BEGIN Given records

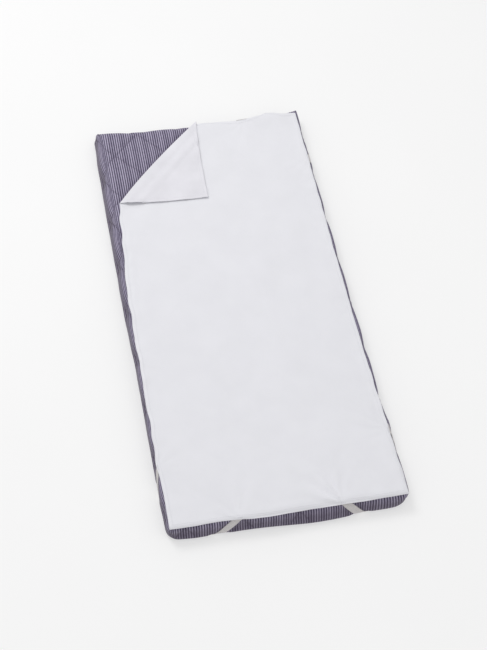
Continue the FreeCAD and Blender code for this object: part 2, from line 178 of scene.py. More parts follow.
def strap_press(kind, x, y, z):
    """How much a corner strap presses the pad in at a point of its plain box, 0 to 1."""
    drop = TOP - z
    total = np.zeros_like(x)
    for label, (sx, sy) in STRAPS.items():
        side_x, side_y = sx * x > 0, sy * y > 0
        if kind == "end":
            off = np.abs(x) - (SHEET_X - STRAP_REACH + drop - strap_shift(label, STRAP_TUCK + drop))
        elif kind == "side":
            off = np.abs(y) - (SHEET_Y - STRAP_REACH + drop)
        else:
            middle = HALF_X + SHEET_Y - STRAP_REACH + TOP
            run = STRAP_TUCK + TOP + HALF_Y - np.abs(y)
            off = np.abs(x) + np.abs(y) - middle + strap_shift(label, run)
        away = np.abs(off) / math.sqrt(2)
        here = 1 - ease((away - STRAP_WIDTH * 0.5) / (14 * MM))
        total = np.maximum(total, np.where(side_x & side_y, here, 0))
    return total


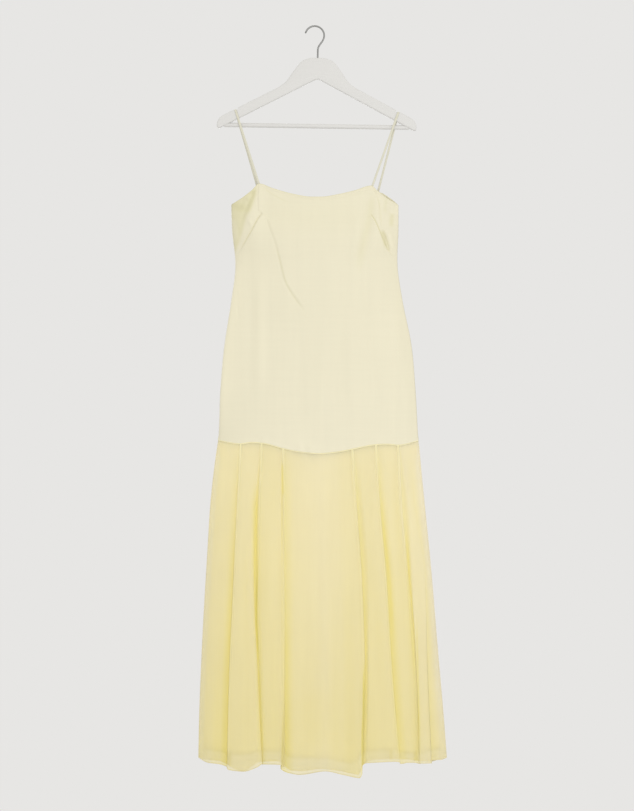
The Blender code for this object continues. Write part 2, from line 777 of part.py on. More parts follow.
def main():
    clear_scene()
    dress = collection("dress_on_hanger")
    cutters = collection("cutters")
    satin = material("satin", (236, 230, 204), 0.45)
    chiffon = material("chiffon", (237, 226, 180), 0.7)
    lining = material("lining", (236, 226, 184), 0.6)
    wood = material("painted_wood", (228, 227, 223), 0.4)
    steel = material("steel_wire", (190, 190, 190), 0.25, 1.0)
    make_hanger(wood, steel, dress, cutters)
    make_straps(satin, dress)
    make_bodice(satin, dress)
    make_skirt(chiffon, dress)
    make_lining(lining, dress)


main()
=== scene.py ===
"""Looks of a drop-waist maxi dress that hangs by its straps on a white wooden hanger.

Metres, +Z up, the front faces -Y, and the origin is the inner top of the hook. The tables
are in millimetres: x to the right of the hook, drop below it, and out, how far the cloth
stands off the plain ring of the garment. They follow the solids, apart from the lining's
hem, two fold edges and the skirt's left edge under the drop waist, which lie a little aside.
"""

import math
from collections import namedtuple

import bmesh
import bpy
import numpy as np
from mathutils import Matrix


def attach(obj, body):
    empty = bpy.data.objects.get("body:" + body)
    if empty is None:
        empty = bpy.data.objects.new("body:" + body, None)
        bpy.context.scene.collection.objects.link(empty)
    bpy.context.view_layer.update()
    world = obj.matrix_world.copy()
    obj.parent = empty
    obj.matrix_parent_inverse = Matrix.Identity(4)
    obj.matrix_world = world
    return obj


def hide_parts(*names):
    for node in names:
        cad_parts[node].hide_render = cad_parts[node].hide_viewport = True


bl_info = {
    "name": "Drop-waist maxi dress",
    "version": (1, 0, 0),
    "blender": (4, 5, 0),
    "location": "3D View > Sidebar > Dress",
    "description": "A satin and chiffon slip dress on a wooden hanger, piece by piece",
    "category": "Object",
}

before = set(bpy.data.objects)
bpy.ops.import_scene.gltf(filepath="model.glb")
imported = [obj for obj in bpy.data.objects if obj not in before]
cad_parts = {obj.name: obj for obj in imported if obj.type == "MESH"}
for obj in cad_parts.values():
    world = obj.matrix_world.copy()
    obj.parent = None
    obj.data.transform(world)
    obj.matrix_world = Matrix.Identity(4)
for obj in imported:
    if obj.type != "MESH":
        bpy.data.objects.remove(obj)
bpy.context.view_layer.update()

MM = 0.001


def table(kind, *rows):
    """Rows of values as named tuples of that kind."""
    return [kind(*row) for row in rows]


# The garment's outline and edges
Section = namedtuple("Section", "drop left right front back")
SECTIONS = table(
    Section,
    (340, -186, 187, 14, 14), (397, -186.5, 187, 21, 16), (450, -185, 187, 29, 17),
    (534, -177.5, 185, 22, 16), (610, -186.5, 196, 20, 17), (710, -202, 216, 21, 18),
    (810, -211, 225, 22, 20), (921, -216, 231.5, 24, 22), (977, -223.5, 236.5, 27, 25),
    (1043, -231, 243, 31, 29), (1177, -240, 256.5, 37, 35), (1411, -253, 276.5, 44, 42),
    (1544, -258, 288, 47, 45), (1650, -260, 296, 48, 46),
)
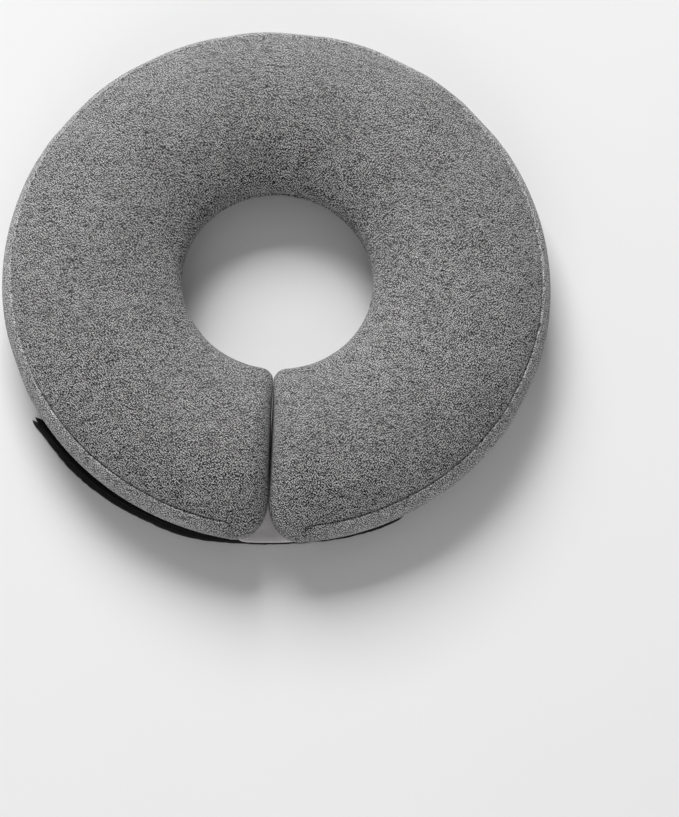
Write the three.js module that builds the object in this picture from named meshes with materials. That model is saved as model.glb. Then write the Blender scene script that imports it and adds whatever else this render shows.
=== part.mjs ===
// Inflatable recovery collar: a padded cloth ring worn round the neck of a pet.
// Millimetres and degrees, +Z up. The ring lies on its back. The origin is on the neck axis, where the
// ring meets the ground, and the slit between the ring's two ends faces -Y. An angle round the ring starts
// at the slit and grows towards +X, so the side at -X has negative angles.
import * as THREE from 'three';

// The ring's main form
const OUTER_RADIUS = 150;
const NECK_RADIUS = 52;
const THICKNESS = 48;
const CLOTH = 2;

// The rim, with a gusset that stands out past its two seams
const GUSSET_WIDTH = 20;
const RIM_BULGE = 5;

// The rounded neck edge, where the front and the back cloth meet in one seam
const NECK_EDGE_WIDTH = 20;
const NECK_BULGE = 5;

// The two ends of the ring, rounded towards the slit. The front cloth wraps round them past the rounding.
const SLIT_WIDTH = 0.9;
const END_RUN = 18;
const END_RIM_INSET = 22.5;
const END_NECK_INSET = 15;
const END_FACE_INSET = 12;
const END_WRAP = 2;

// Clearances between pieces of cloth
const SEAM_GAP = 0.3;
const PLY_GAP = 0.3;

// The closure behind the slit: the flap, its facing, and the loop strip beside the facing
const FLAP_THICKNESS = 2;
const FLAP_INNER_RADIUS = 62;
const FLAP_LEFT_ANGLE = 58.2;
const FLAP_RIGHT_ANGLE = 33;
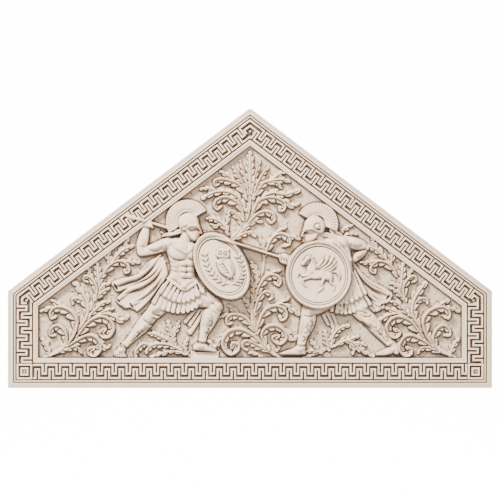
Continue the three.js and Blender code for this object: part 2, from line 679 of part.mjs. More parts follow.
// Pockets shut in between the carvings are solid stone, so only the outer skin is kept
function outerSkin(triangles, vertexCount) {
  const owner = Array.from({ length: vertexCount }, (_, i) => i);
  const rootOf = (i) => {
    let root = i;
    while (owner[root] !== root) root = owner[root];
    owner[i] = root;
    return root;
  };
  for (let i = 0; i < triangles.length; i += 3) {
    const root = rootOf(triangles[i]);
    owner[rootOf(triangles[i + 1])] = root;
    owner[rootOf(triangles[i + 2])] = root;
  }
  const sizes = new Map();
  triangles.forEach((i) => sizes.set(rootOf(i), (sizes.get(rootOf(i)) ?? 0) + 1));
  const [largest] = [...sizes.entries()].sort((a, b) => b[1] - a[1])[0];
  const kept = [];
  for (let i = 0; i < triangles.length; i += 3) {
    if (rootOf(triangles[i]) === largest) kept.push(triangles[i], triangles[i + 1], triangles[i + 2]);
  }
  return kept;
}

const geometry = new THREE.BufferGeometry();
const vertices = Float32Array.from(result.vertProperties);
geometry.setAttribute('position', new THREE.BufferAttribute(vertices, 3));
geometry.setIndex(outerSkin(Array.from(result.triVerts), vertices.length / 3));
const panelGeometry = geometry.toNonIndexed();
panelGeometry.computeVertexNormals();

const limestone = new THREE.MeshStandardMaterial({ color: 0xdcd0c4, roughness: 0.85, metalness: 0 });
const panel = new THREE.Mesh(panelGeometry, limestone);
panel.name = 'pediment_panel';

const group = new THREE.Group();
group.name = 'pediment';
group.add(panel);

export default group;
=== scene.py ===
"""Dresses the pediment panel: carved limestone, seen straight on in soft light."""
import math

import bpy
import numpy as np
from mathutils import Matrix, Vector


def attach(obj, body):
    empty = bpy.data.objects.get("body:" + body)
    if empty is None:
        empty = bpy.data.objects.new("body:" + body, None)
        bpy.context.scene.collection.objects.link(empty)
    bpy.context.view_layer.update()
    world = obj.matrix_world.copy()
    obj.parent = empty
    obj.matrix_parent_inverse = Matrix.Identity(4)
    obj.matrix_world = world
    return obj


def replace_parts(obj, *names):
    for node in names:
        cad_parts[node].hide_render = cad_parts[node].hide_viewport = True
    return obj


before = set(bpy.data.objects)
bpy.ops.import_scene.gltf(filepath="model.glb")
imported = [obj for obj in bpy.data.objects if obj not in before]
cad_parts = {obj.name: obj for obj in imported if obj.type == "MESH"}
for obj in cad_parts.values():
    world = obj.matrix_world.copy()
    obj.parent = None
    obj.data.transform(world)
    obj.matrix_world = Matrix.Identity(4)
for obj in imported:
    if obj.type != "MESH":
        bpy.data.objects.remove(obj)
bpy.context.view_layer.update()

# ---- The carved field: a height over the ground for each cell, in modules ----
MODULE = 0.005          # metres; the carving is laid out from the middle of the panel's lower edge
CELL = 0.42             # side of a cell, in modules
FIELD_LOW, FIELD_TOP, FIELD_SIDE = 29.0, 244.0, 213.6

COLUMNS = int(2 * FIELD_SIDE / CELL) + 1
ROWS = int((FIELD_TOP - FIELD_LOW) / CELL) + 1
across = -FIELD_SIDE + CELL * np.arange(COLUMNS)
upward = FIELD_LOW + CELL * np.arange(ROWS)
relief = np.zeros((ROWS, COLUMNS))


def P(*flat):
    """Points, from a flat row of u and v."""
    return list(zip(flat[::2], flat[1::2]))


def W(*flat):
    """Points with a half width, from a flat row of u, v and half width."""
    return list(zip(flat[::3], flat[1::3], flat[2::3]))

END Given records

Prompt =
In the listing above, find the line with "make_bodice(satin, dress)" and the line with "return [kind(*row) for row in rows]", then print exactly those lines and every line between them.

Result of this exercise =
    make_bodice(satin, dress)
    make_skirt(chiffon, dress)
    make_lining(lining, dress)


main()
=== scene.py ===
"""Looks of a drop-waist maxi dress that hangs by its straps on a white wooden hanger.

Metres, +Z up, the front faces -Y, and the origin is the inner top of the hook. The tables
are in millimetres: x to the right of the hook, drop below it, and out, how far the cloth
stands off the plain ring of the garment. They follow the solids, apart from the lining's
hem, two fold edges and the skirt's left edge under the drop waist, which lie a little aside.
"""

import math
from collections import namedtuple

import bmesh
import bpy
import numpy as np
from mathutils import Matrix


def attach(obj, body):
    empty = bpy.data.objects.get("body:" + body)
    if empty is None:
        empty = bpy.data.objects.new("body:" + body, None)
        bpy.context.scene.collection.objects.link(empty)
    bpy.context.view_layer.update()
    world = obj.matrix_world.copy()
    obj.parent = empty
    obj.matrix_parent_inverse = Matrix.Identity(4)
    obj.matrix_world = world
    return obj


def hide_parts(*names):
    for node in names:
        cad_parts[node].hide_render = cad_parts[node].hide_viewport = True


bl_info = {
    "name": "Drop-waist maxi dress",
    "version": (1, 0, 0),
    "blender": (4, 5, 0),
    "location": "3D View > Sidebar > Dress",
    "description": "A satin and chiffon slip dress on a wooden hanger, piece by piece",
    "category": "Object",
}

before = set(bpy.data.objects)
bpy.ops.import_scene.gltf(filepath="model.glb")
imported = [obj for obj in bpy.data.objects if obj not in before]
cad_parts = {obj.name: obj for obj in imported if obj.type == "MESH"}
for obj in cad_parts.values():
    world = obj.matrix_world.copy()
    obj.parent = None
    obj.data.transform(world)
    obj.matrix_world = Matrix.Identity(4)
for obj in imported:
    if obj.type != "MESH":
        bpy.data.objects.remove(obj)
bpy.context.view_layer.update()

MM = 0.001


def table(kind, *rows):
    """Rows of values as named tuples of that kind."""
    return [kind(*row) for row in rows]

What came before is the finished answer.